Audibly, such deficiency usually manifests itself as “lack of dynamics”. Once again, it may be not outright clipping, but rather increased distortions as the amplifier approaches its power limit.

Another case is quick stochastic oscillations of the bags,  excited by a complex music passage. It can overwhelm ability of the boxer to punch quickly enough to counteract the resulting irregular oscillations of the bag he is punching.

This type of deficient behavior may be exhibited on some music passages by certain class A, A/B, and especially class D amplifiers, with their open loop bandwidth insufficient to deal with such combination of the speaker and music passage.
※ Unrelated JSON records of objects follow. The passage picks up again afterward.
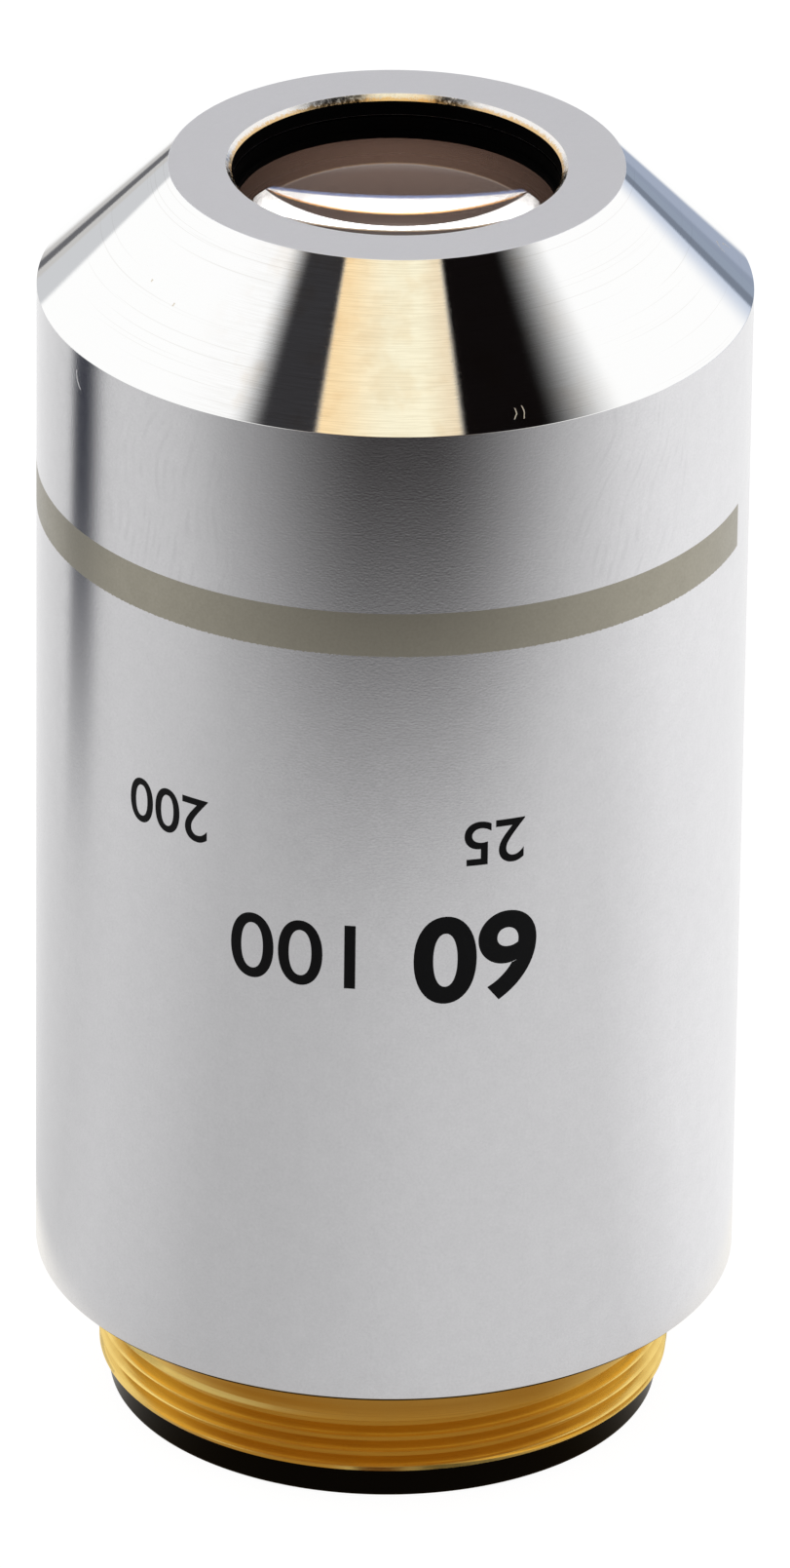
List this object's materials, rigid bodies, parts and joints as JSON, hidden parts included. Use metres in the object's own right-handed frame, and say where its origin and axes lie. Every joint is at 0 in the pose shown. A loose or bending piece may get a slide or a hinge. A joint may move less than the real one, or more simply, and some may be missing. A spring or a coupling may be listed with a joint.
{
  "type": "microscope objective",
  "caption": "Low-power microscope objective: satin metal barrel with a polished cone, grey band, recessed front lens and fine brass mounting thread behind a flat shoulder.",
  "frame": {"origin": "centre of the mounting shoulder, where the thread meets the barrel's rear face", "axes": "+Z along the optical axis towards the specimen, -Z along the thread into the nosepiece, -Y the side that faces the reader of the marks"},
  "size_m": [0.0306, 0.0304, 0.0579],
  "materials": {
    "satin_chrome": "fine blasted satin plating on the barrel, mirror polish on the cone",
    "band_paint": "semi-matte grey paint",
    "brass": "turned, slightly tarnished",
    "black_ring": "black anodised, semi-gloss",
    "black_cell": "matte black lacquer",
    "steel": "plain machined",
    "coated_glass": "polished optical glass with an antireflection coating"
  },
  "bodies": {
    "root": {"centring_screws": "steel", "front_cell": "black_cell", "front_crown": "coated_glass", "front_flint": "coated_glass", "front_lens": "coated_glass", "front_retainer": "black_cell", "front_spacer": "black_cell", "front_tube": "black_cell", "glare_stop": "black_cell", "lock_ring": "black_cell", "magnification_band": "band_paint", "main_body": "brass", "middle_cell": "black_cell", "middle_crown": "coated_glass", "middle_flint": "coated_glass", "middle_retainer": "black_cell", "middle_singlet": "coated_glass", "middle_spacer": "black_cell", "outer_sleeve": "satin_chrome", "parfocal_shim": "brass", "rear_cell": "black_cell", "rear_crown": "coated_glass", "rear_flint": "coated_glass", "rear_lens": "coated_glass", "rear_retainer": "black_cell", "rear_ring": "black_ring", "rear_spacer": "black_cell", "rear_tube": "black_cell"}
  },
  "joints": []
}
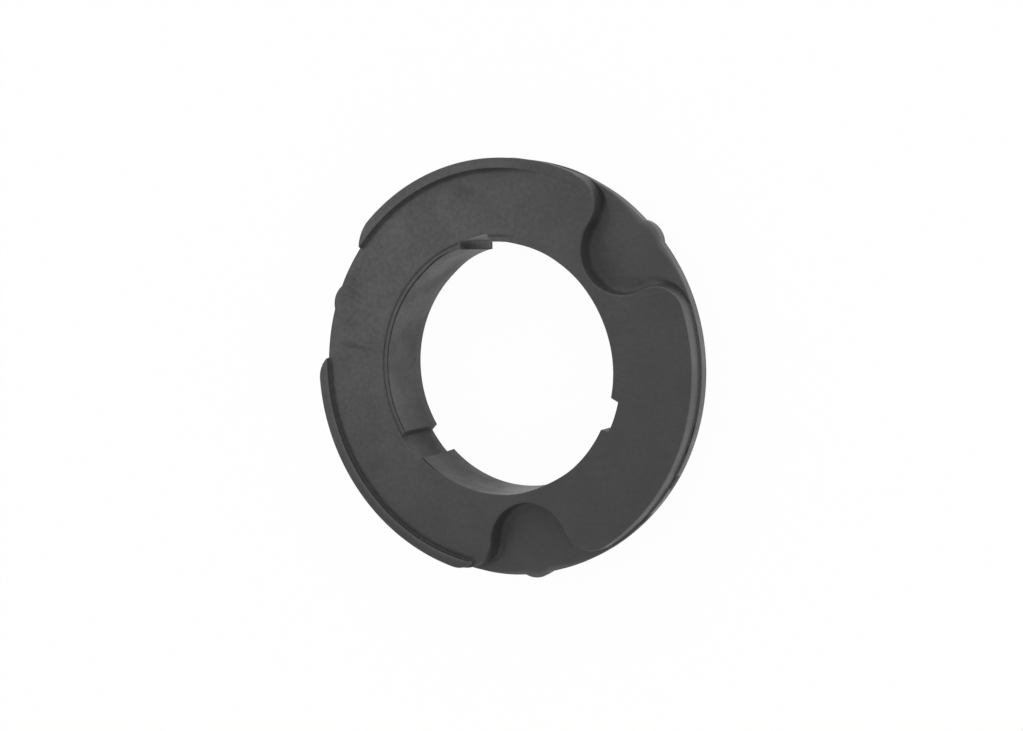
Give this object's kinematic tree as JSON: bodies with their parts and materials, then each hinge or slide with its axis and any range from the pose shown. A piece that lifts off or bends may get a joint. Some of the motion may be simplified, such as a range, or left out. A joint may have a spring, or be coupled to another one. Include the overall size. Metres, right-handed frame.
{
  "type": "coil spring insulator",
  "caption": "Moulded rubber ring that seats a coil spring's end, with a collar, a lugged flange, raised pads with rims, pockets between the pads and a notched bore.",
  "frame": {"origin": "on the ring's axis, in the plane of the collar's back end that the ring lies on", "axes": "+Z along the ring's axis, from the collar's back end to the pads' side; +X points to the right of the pictured view"},
  "size_m": [0.1402, 0.1404, 0.0239],
  "materials": {
    "rubber": "matt black moulded rubber"
  },
  "bodies": {
    "root": {"spring_insulator": "rubber"}
  },
  "joints": []
}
Audibly, such deficiency may manifest itself as a lack of transparency, and timing errors, especially in music produced by dozens of instruments playing at once.

@prof

Why wouldn't Amir defend himself?

If someone was defaming you on another public forum, wouldn't you think it reasonable to defend yourself?  It makes sense to defend yourself directly to the criticisms in said forum ...

The problem with ASR as of late is that such opportunity is not always given. A loud member, or a moderator, or a whole pack of them, publicly accuse an "inconvenient" member of disingenuity, of lack of knowledge, or of low intelligence, and then said member is immediately banned, with no way to defend himself there.

Do you expect to just be able to publicly  criticize anyone you want, and with any level of misrepresentation, without any consequence or pushback?

As far as I can tell, this is absolutely the expectation of certain ASR moderators, and also of certain ASR members whose opinions are considered as the only valid ones by some moderators. That's the crux of the issue the OP raised.

As a medical analogy, this resembles an autoimmune disease. A healthy, balanced moderation serves a function similar to the one served by immune system. A hyperactive censorship, on the other hand, may be gradually killing ASR organism.